— start of Data section —

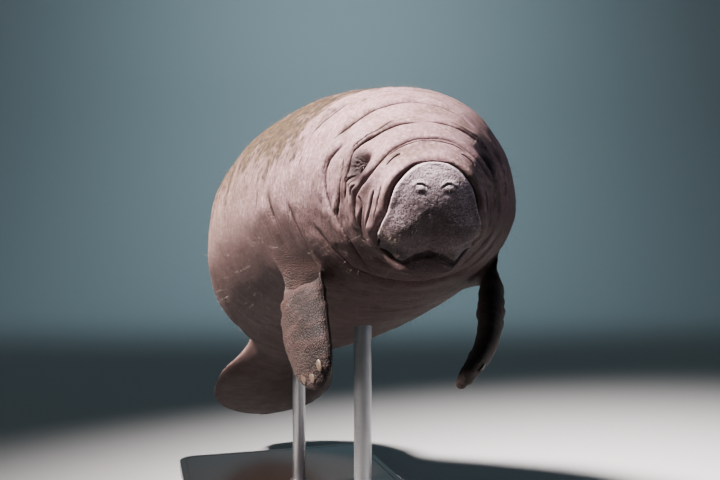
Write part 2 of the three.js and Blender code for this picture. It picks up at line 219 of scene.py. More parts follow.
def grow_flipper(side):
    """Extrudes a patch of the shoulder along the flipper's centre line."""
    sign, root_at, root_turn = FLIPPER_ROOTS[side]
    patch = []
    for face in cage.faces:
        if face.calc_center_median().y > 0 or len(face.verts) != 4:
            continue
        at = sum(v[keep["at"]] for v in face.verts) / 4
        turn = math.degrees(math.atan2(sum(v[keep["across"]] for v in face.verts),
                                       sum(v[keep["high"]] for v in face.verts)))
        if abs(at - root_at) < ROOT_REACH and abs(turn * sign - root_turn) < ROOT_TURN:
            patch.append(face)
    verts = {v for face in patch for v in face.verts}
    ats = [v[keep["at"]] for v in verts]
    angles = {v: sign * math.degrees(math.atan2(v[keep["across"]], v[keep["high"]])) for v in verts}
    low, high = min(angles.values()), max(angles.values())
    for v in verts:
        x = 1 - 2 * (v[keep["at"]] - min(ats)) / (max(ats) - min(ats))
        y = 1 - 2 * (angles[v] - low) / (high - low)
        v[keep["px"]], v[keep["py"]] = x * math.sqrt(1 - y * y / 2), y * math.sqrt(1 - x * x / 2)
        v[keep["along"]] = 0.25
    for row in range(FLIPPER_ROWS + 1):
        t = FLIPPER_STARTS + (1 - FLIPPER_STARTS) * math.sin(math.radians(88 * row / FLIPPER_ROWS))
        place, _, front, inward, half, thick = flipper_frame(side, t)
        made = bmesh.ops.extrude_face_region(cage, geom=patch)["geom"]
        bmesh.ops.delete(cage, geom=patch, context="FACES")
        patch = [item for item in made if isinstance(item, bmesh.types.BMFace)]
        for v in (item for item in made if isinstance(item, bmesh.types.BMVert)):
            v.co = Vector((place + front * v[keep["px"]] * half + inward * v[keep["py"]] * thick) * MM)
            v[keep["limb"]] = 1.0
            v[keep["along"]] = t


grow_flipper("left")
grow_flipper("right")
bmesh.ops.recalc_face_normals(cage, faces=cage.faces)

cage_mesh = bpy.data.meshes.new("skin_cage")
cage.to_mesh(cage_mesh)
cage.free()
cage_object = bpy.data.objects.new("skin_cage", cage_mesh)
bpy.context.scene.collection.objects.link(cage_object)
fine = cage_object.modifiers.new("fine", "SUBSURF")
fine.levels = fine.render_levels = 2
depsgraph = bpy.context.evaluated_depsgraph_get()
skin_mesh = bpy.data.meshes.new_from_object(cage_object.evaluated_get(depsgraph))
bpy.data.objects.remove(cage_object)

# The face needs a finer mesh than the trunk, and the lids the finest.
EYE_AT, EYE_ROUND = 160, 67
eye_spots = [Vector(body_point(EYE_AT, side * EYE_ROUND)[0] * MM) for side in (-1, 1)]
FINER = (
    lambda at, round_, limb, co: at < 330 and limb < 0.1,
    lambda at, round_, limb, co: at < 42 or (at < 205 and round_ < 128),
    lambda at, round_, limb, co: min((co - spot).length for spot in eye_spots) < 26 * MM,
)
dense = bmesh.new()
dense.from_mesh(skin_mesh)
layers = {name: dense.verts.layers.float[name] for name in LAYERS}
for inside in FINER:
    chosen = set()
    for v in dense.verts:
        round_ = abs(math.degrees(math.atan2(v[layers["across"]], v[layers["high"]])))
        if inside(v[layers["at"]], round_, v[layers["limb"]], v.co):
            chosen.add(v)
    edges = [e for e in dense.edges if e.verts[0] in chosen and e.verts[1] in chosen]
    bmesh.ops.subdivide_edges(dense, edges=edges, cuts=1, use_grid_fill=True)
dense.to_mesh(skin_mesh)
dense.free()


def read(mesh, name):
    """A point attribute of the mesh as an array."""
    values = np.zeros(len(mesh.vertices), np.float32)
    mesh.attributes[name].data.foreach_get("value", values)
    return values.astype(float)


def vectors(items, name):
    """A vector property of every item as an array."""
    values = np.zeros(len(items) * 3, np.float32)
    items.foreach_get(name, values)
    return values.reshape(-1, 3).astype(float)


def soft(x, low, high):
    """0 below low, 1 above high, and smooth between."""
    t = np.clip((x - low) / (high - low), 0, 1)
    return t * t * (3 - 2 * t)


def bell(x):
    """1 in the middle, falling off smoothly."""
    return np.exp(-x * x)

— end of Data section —

Give back the whole listing, word for word.

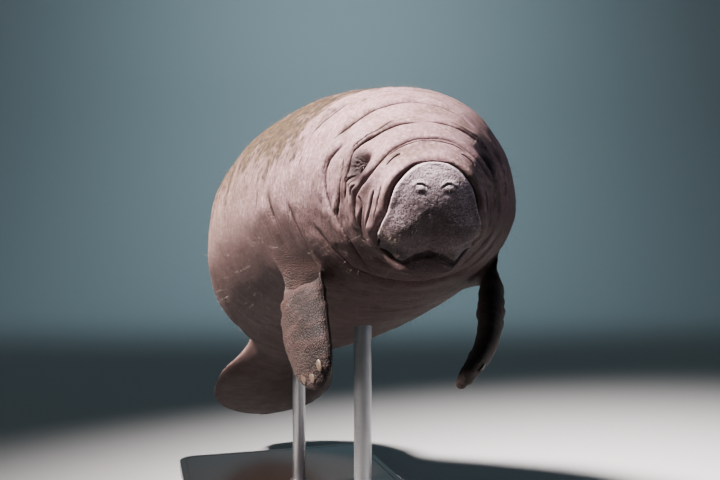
Write part 2 of the three.js and Blender code for this picture. It picks up at line 219 of scene.py. More parts follow.
def grow_flipper(side):
    """Extrudes a patch of the shoulder along the flipper's centre line."""
    sign, root_at, root_turn = FLIPPER_ROOTS[side]
    patch = []
    for face in cage.faces:
        if face.calc_center_median().y > 0 or len(face.verts) != 4:
            continue
        at = sum(v[keep["at"]] for v in face.verts) / 4
        turn = math.degrees(math.atan2(sum(v[keep["across"]] for v in face.verts),
                                       sum(v[keep["high"]] for v in face.verts)))
        if abs(at - root_at) < ROOT_REACH and abs(turn * sign - root_turn) < ROOT_TURN:
            patch.append(face)
    verts = {v for face in patch for v in face.verts}
    ats = [v[keep["at"]] for v in verts]
    angles = {v: sign * math.degrees(math.atan2(v[keep["across"]], v[keep["high"]])) for v in verts}
    low, high = min(angles.values()), max(angles.values())
    for v in verts:
        x = 1 - 2 * (v[keep["at"]] - min(ats)) / (max(ats) - min(ats))
        y = 1 - 2 * (angles[v] - low) / (high - low)
        v[keep["px"]], v[keep["py"]] = x * math.sqrt(1 - y * y / 2), y * math.sqrt(1 - x * x / 2)
        v[keep["along"]] = 0.25
    for row in range(FLIPPER_ROWS + 1):
        t = FLIPPER_STARTS + (1 - FLIPPER_STARTS) * math.sin(math.radians(88 * row / FLIPPER_ROWS))
        place, _, front, inward, half, thick = flipper_frame(side, t)
        made = bmesh.ops.extrude_face_region(cage, geom=patch)["geom"]
        bmesh.ops.delete(cage, geom=patch, context="FACES")
        patch = [item for item in made if isinstance(item, bmesh.types.BMFace)]
        for v in (item for item in made if isinstance(item, bmesh.types.BMVert)):
            v.co = Vector((place + front * v[keep["px"]] * half + inward * v[keep["py"]] * thick) * MM)
            v[keep["limb"]] = 1.0
            v[keep["along"]] = t


grow_flipper("left")
grow_flipper("right")
bmesh.ops.recalc_face_normals(cage, faces=cage.faces)

cage_mesh = bpy.data.meshes.new("skin_cage")
cage.to_mesh(cage_mesh)
cage.free()
cage_object = bpy.data.objects.new("skin_cage", cage_mesh)
bpy.context.scene.collection.objects.link(cage_object)
fine = cage_object.modifiers.new("fine", "SUBSURF")
fine.levels = fine.render_levels = 2
depsgraph = bpy.context.evaluated_depsgraph_get()
skin_mesh = bpy.data.meshes.new_from_object(cage_object.evaluated_get(depsgraph))
bpy.data.objects.remove(cage_object)

# The face needs a finer mesh than the trunk, and the lids the finest.
EYE_AT, EYE_ROUND = 160, 67
eye_spots = [Vector(body_point(EYE_AT, side * EYE_ROUND)[0] * MM) for side in (-1, 1)]
FINER = (
    lambda at, round_, limb, co: at < 330 and limb < 0.1,
    lambda at, round_, limb, co: at < 42 or (at < 205 and round_ < 128),
    lambda at, round_, limb, co: min((co - spot).length for spot in eye_spots) < 26 * MM,
)
dense = bmesh.new()
dense.from_mesh(skin_mesh)
layers = {name: dense.verts.layers.float[name] for name in LAYERS}
for inside in FINER:
    chosen = set()
    for v in dense.verts:
        round_ = abs(math.degrees(math.atan2(v[layers["across"]], v[layers["high"]])))
        if inside(v[layers["at"]], round_, v[layers["limb"]], v.co):
            chosen.add(v)
    edges = [e for e in dense.edges if e.verts[0] in chosen and e.verts[1] in chosen]
    bmesh.ops.subdivide_edges(dense, edges=edges, cuts=1, use_grid_fill=True)
dense.to_mesh(skin_mesh)
dense.free()


def read(mesh, name):
    """A point attribute of the mesh as an array."""
    values = np.zeros(len(mesh.vertices), np.float32)
    mesh.attributes[name].data.foreach_get("value", values)
    return values.astype(float)


def vectors(items, name):
    """A vector property of every item as an array."""
    values = np.zeros(len(items) * 3, np.float32)
    items.foreach_get(name, values)
    return values.reshape(-1, 3).astype(float)


def soft(x, low, high):
    """0 below low, 1 above high, and smooth between."""
    t = np.clip((x - low) / (high - low), 0, 1)
    return t * t * (3 - 2 * t)


def bell(x):
    """1 in the middle, falling off smoothly."""
    return np.exp(-x * x)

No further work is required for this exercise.